© JUNGE FREIHEIT Verlag GmbH & Co.  www.jungefreiheit.de    51/02 13. Dezember 2002


Josef Motzfeldt
National und Links
von Audunn Arnórsson

Gleich der erste Punkt im neuen Regierungsabkommen der zwei Parteien, die Grönland in den nächsten vier Jahren gemeinsam regieren werden - die linke Inuit Ataqatigiit (IA) und die sozialdemokratische Siumut-Partei - verkündet das Ziel: Unabhängigkeit. In den letzten Jahren hat die Forderung nach mehr Selbstbestimmung immer mehr Zuspruch in Grönland gefunden, das im Rahmen eines Autonomieabkommens mit dem dänischen "Mutterland" von 1979 - außer in der Außen- und Sicherheitspolitik - über die eigenen Angelegenheiten selbst bestimmt. Und zwar so weitgehend, daß es 1985 wegen der Fischereipolitik aus der EG ausgetreten ist.

Josef Motzfeldt, der Vorsitzende der IA, ist der grönländische Politiker, der mehr als jeder andere seit Jahren konsequent für mehr nationale Selbstbestimmung eingetreten ist. Im Wahlkampf hatte er für 2005 eine Volksabstimmung über die Unabhängigkeit versprochen. Demzufolge hatte er sich berechtigte Hoffnungen gemacht, seinen Siumut-Rivalen Hans Enoksen auszustechen. Doch am vergangenen Dienstag konnte Siumut ihre Stellung als stärkste politische Kraft mit 28 Prozent im 31köpfigen Parlament, dem Landsting, verteidigen, braucht aber die 25 Prozent von Motzfelds IA, um zu regieren.

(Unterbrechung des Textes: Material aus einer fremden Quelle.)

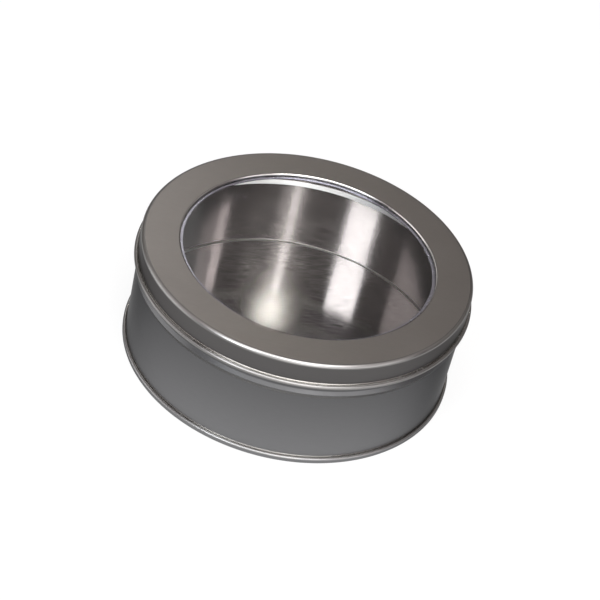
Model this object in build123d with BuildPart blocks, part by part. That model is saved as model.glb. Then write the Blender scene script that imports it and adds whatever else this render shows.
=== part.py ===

Der 61jährige Motzfeldt trägt wie die meisten Eskimo (Inuit), die 85 Prozent der Einwohner Grönlands stellen, einen dänischen Namen und hat in Dänemark eine Lehrerausbildung absolviert. Als charismatische Frohnatur, in Kombination mit einer Haltung "moderner linker" Prägung, wie die dänische Tageszeitung Berlingske Tidende schrieb, genießt er große Popularität im Lande. Respekt beim politischen Gegner hat er sich nicht zuletzt während seiner vier Jahre als Vorstandsvorsitzender der größten Firma des Landes - dem staatlichen Fischereikonzern Royal Greenland - geschaffen, und so übernimmt er nun das Wirtschaftsressort. Wie Motzfeldts Vorstellung einer nachhaltigen Wirtschaftspolitik mit der Forderung Enoksens nach ökonomisch unrentablen "Arbeitsbeschaffungsfabriken" in den kleinen entlegeneren Ortschaften verwirklicht werden soll, muß sich allerdings noch zeigen. Angesichts dieser Problematik ist beiden vermutlich auch klar, daß sich der Wunsch nach Unabhängigkeit wohl kaum realisieren läßt, solange der dänische Zuschuß zwei Drittel des grönländischen Budgets ausmacht.

Obschon Motzfeldt seit 1987, damals wurde er IA-Vorsitzender, in der ersten Reihe der grönländischen Politik mitspielt und zweimal Mitglied der Landesregierung war, ist sein Ruf nicht durch "Selbstbedienungsskandale" beschmutzt, wie der der meisten Spitzen-Politiker in Grönland, und als ungewöhnlich gilt auch, daß er sich von den nahezu ritualartigen "Sauforgien" in den Büros der Landesregierung ferngehalten hat. Motzfeld liebt dagegen die sympathische Form nordischen Lokalkolorits und genießt bevorzugt seine Lieblingsspeise, die grönländische Schafsmagensuppe.